Your goal:
Pull out every line with the word "this" from the entries below.

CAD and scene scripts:
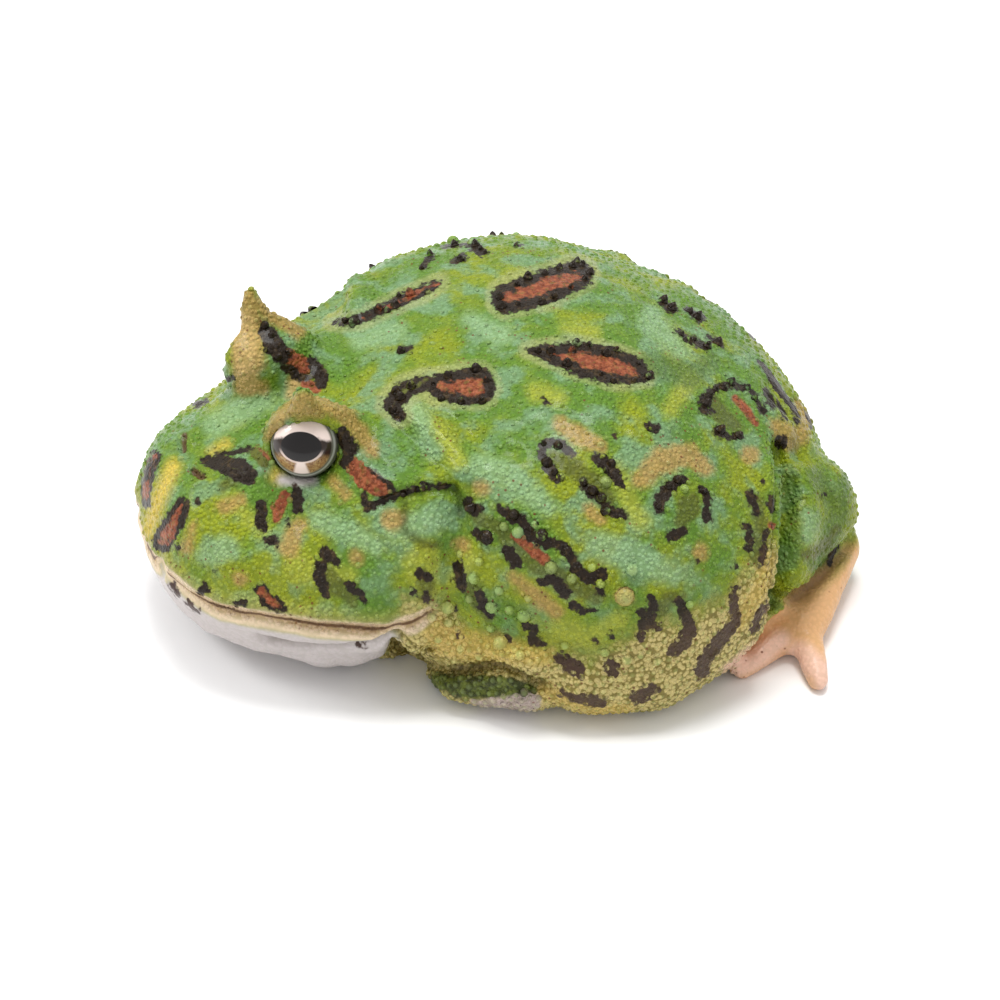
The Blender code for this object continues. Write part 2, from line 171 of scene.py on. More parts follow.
FLANK_BLOTCHES = (
    Blotch(((541, 458, 4.5), (543, 446, 5), (553, 441, 4))),
    Blotch(((556, 441, 4), (564, 448, 5.5), (573, 453, 3.5))),
    Blotch(((546, 464, 5), (553, 474, 6.5), (558, 480, 4))),
    Blotch(((595, 456, 4), (608, 466, 7), (618, 478, 6), (622, 485, 4))),
    Blotch(((582, 482, 3.5), (590, 492, 7), (598, 499, 5))),
    Blotch(((601, 503, 3.5), (612, 511, 6), (624, 515, 5))),
    Blotch(((682, 480, 5), (669, 487, 7), (661, 499, 7.5), (659, 510, 5.5))),
    Blotch(((669, 536, 5), (678, 533, 6), (685, 531, 4))),
    Blotch(((702, 489, 4.5), (708, 496, 4), (706, 508, 3.5), (707, 517, 6.5))),
    Blotch(((468, 502, 6), (474, 511, 6.5), (483, 507, 3.5))),
    Blotch(
        (
            *((500, 508, 4.5), (511, 517, 6.5), (523, 521, 6), (532, 535, 7)),
            *((545, 543, 6), (560, 545, 5.5), (570, 556, 6)),
        )
    ),
    Blotch(((570, 556, 6), (577, 570, 6.5), (590, 579, 6), (602, 575, 7.5))),
    Blotch(((600, 590, 6),)),
    Blotch(((477, 533, 6), (486, 538, 6))),
    Blotch(((507, 551, 6), (516, 562, 7))),
    Blotch(((541, 582, 5), (553, 580, 6), (565, 592, 6.5))),
    Blotch(((573, 604, 5), (582, 611, 4), (594, 611, 3))),
    Blotch(((650, 598, 4.5), (654, 609, 5))),
    Blotch(((638, 612, 4), (650, 617, 6), (642, 625, 5), (655, 627, 5))),
    Blotch(((641, 637, 5.5),)),
    Blotch(((678, 601, 5), (684, 613, 6), (690, 628, 7.5), (684, 643, 8), (672, 652, 5.5))),
    Blotch(((560, 659, 6.5), (572, 666, 8.5), (580, 671, 6))),
    Blotch(((612, 665, 7), (614, 674, 5.5))),
    Blotch(((595, 641, 4),)),
    Blotch(((611, 636, 3.5),)),
    Blotch(((735, 587, 3.5), (733, 605, 5), (737, 620, 5), (722, 637, 8), (708, 655, 6.5), (701, 671, 8))),
    Blotch(((636, 698, 6.5), (646, 693, 8), (654, 688, 5))),
    Blotch(((561, 692, 3.5), (575, 698, 4), (595, 701, 7), (603, 703, 5))),
    Blotch(((750, 494, 5.5), (755, 508, 4.5), (756, 516, 3))),
    Blotch(((746, 526, 4), (750, 538, 5), (749, 548, 4))),
    Blotch(((771, 500, 5), (770, 510, 4))),
    Blotch(((766, 532, 3), (764, 548, 4), (763, 562, 4.5))),
    Blotch(((764, 606, 4), (758, 618, 5), (752, 631, 3.5))),
    Blotch(((736, 566, 3),)),
    Blotch(((697, 560, 3),)),
    Blotch(((762, 482, 2.5),)),
    Blotch(((457, 565, 5), (460, 578, 7), (464, 590, 4))),
    Blotch(((480, 594, 5), (483, 606, 5.5), (490, 616, 4))),
    Blotch(((525, 625, 4), (535, 630, 5), (533, 641, 6), (543, 644, 4))),
    Blotch(((508, 638, 4.5),)),
    Blotch(((455, 609, 3.5),)),
    Blotch(((458, 635, 3),)),
)
FACE_BLOTCHES = (
    Blotch(((156, 456, 5), (150, 470, 6), (145, 490, 6.5), (147, 505, 4)), Heart.RUST, 0.5),
    Blotch(((182, 506, 8), (174, 522, 11), (163, 541, 11)), Heart.RUST, 0.7),
    Blotch(((198, 502, 4.5),)),
    Blotch(((178, 548, 4),)),
    Blotch(((212, 388, 3.5), (222, 381, 3.5), (232, 378, 3))),
    Blotch(((197, 404, 4), (206, 402, 3.5))),
    Blotch(((205, 461, 5), (222, 464, 9), (240, 470, 12), (248, 476, 9)), Heart.OLIVE, 1.8),
    Blotch(((215, 456, 2.5), (250, 449, 3))),
    Blotch(((196, 472, 2.6), (203, 475, 2.2))),
    Blotch(((262, 504, 6), (260, 520, 6.5), (264, 529, 4))),
    Blotch(((296, 488, 4.5), (298, 500, 6), (297, 510, 5))),
    Blotch(((288, 523, 4),)),
    Blotch(((266, 540, 4), (276, 541, 5))),
    Blotch(((344, 436, 9), (350, 450, 8), (344, 464, 5))),
    Blotch(((372, 470, 3), (385, 482, 3), (394, 490, 3))),
    Blotch(((364, 495, 4), (368, 508, 5), (376, 503, 4))),
    Blotch(((382, 500, 4), (402, 493, 4.5), (422, 488, 3.5), (446, 486, 4))),
    Blotch(((325, 553, 7.5), (336, 561, 5.5))),
    Blotch(((321, 566, 6), (320, 580, 6), (326, 594, 5))),
    Blotch(((350, 586, 5.5), (359, 594, 5), (366, 601, 3))),
    Blotch(((205, 587, 5.5), (201, 593, 4))),
    Blotch(((237, 604, 4), (246, 602, 4))),
    Blotch(((261, 590, 6), (268, 600, 8), (283, 609, 5)), Heart.RUST, 0.5),
    Blotch(((204, 567, 1.6),)),
    Blotch(((215, 571, 2),)),
    Blotch(((420, 573, 6), (428, 577, 5))),
    Blotch(((414, 593, 4),)),
    Blotch(((427, 598, 6),)),
    Blotch(((358, 643, 3.2), (364, 645, 3))),
    Blotch(((171, 583, 3), (178, 594, 3.5))),
    Blotch(((188, 603, 3), (198, 611, 2.5))),
)
FAR_LID_BLOTCHES = (
    Blotch(((266, 331, 8), (274, 344, 11), (282, 356, 9))),
    Blotch(((286, 368, 5), (298, 376, 4.5), (308, 378, 4))),
    Blotch(((310, 360, 4), (318, 370, 8), (322, 384, 6.5))),
)
REAR_BLOTCHES = (
    ((6.0, 38.0, 27.0, 1.2), (10.0, 38.5, 25.0, 1.5), (13.0, 38.0, 22.0, 1.1)),
    ((-4.0, 40.0, 23.0, 1.3), (-7.5, 40.0, 20.5, 1.6)),
    ((-14.0, 38.0, 24.0, 1.4), (-17.0, 36.5, 21.0, 1.3), (-17.5, 37.0, 17.5, 1.0)),
    ((3.0, 43.0, 15.0, 1.1), (5.5, 43.0, 12.5, 1.4)),
    ((-9.0, 42.0, 12.0, 1.5), (-10.5, 42.0, 9.5, 1.0)),
    ((13.0, 41.0, 13.5, 1.1), (14.5, 41.0, 10.5, 1.4)),
    ((-22.0, 38.5, 12.0, 1.2), (-24.0, 38.0, 9.0, 1.0)),
    ((23.0, 40.0, 9.0, 1.0), (25.0, 39.5, 7.0, 0.9)),
)
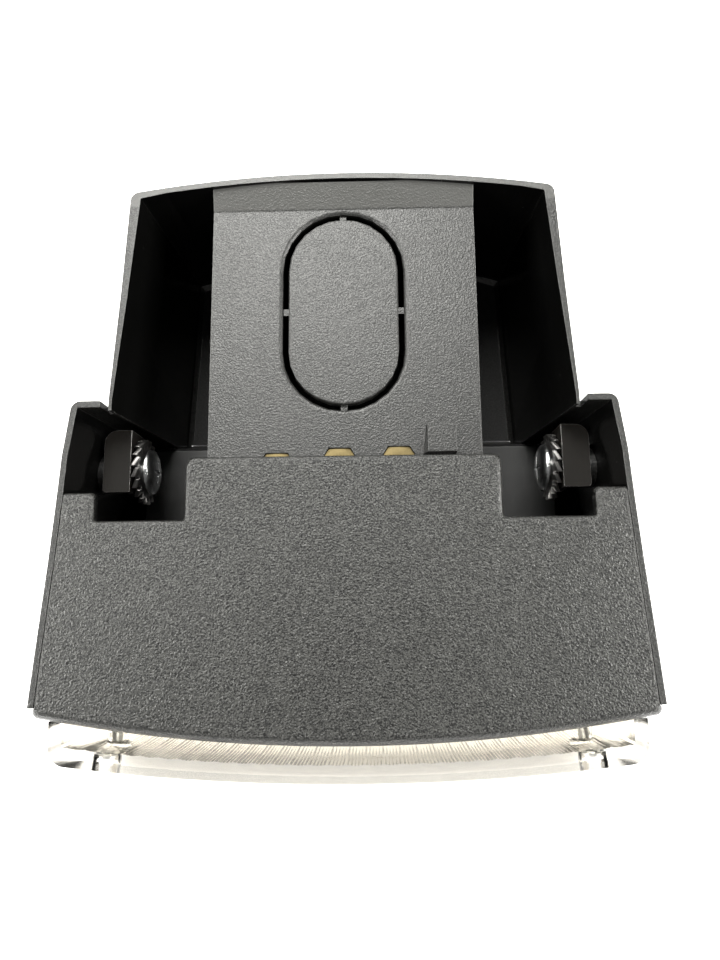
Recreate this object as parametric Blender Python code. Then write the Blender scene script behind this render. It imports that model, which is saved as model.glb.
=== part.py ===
"""Hooded lamp head with a clear fluted lens, a terminal column and two side brackets.

The part lies on the closed face of its hood, open side up.
X runs across the lamp, Y from the lens to the narrow rear end, Z up to the open rim.
"""
import math

import bmesh
import bpy
from mathutils import Matrix, Vector

MM = 0.001

# Clearance between pieces, and around a shank in its bore
GAP = 0.3 * MM
BORE_GAP = 0.1 * MM

# Hood: front housing, rear housing and their walls
RIM_HEIGHT = 42.0 * MM
FLOOR = 2.0 * MM
FRONT_WALL = 1.5 * MM
FRONT_RIM = 1.0 * MM
SHOULDER_WALL = 1.2 * MM
REAR_WALL = 1.1 * MM
REAR_SIDE_WALL = ((0.6 * MM, 11.2 * MM), (1.9 * MM, 53.2 * MM))
HOOD_EDGE_RADIUS = 3.0 * MM
END_DRAFT = 0.6 * MM
FRONT_LEAN = ((0.6 * MM, -44.4 * MM), (2.6 * MM, 0.6 * MM))
REAR_LEAN = ((4.7 * MM, 11.2 * MM), (2.8 * MM, 53.2 * MM))
FLOOR_FILLET = 0.9 * MM
HOOD_CORNER_R = 1.8 * MM
SILL_DEPTH = 1.6 * MM
SHOULDER_Y = 10.9 * MM
FRONT_SIDE = ((52.1 * MM, 0.6 * MM), (52.7 * MM, -9.0 * MM), (53.5 * MM, -20.0 * MM),
              (54.8 * MM, -35.5 * MM), (55.5 * MM, -44.4 * MM))
SHOULDER_X = 50.8 * MM
SHOULDER_RELIEF = (1.35 * MM, 5.0 * MM)
SIDE_END_Y = -44.6 * MM
LIP_CORNER_Y = -46.6 * MM
LIP_CENTRE_Y = -51.8 * MM
REAR_SIDE = ((43.9 * MM, 11.2 * MM), (42.5 * MM, 33.0 * MM), (41.5 * MM, 53.2 * MM))
REAR_TONGUE_Y = 9.0 * MM
REAR_APEX_Y = 56.65 * MM

# Terminal column with its break-out plate and key block, one cover thickness below the rim
COVER_THICKNESS = 2.0 * MM
COLUMN_HALF = 26.0 * MM
COLUMN_LEFT = 25.5 * MM
COLUMN_DROP = COVER_THICKNESS + GAP
COLUMN_WALL = 1.8 * MM
COLUMN_FRONT_Y = -6.4 * MM
COLUMN_CREASE_Y = 50.0 * MM
COLUMN_HOLLOW_Y = 52.5 * MM
COLUMN_END_Y = (54.6 * MM, 55.2 * MM)
COLUMN_END_Z = 1.0 * MM
RAMP_RISE = 1.6 * MM
KNOCKOUT_WIDTH = 21.3 * MM
KNOCKOUT_LENGTH = 37.9 * MM
KNOCKOUT_SLOT = 1.05 * MM
KNOCKOUT_WEB = 1.25 * MM
KNOCKOUT_WEB_DROP = 0.9 * MM
KNOCKOUT_X = 0.2 * MM
KNOCKOUT_Y = 29.1 * MM
SLOT_ROUND = 0.8 * MM
PLATE_EDGE = 0.3 * MM
KEY_BLOCK = ((15.8 * MM, 21.2 * MM), (0.6 * MM, 5.9 * MM), 1.3 * MM)
KEY_FLANK = 0.9 * MM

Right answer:
The Blender code for this object continues. Write part 2, from line 171 of scene.py on. More parts follow.
Recreate this object as parametric Blender Python code. Then write the Blender scene script behind this render. It imports that model, which is saved as model.glb.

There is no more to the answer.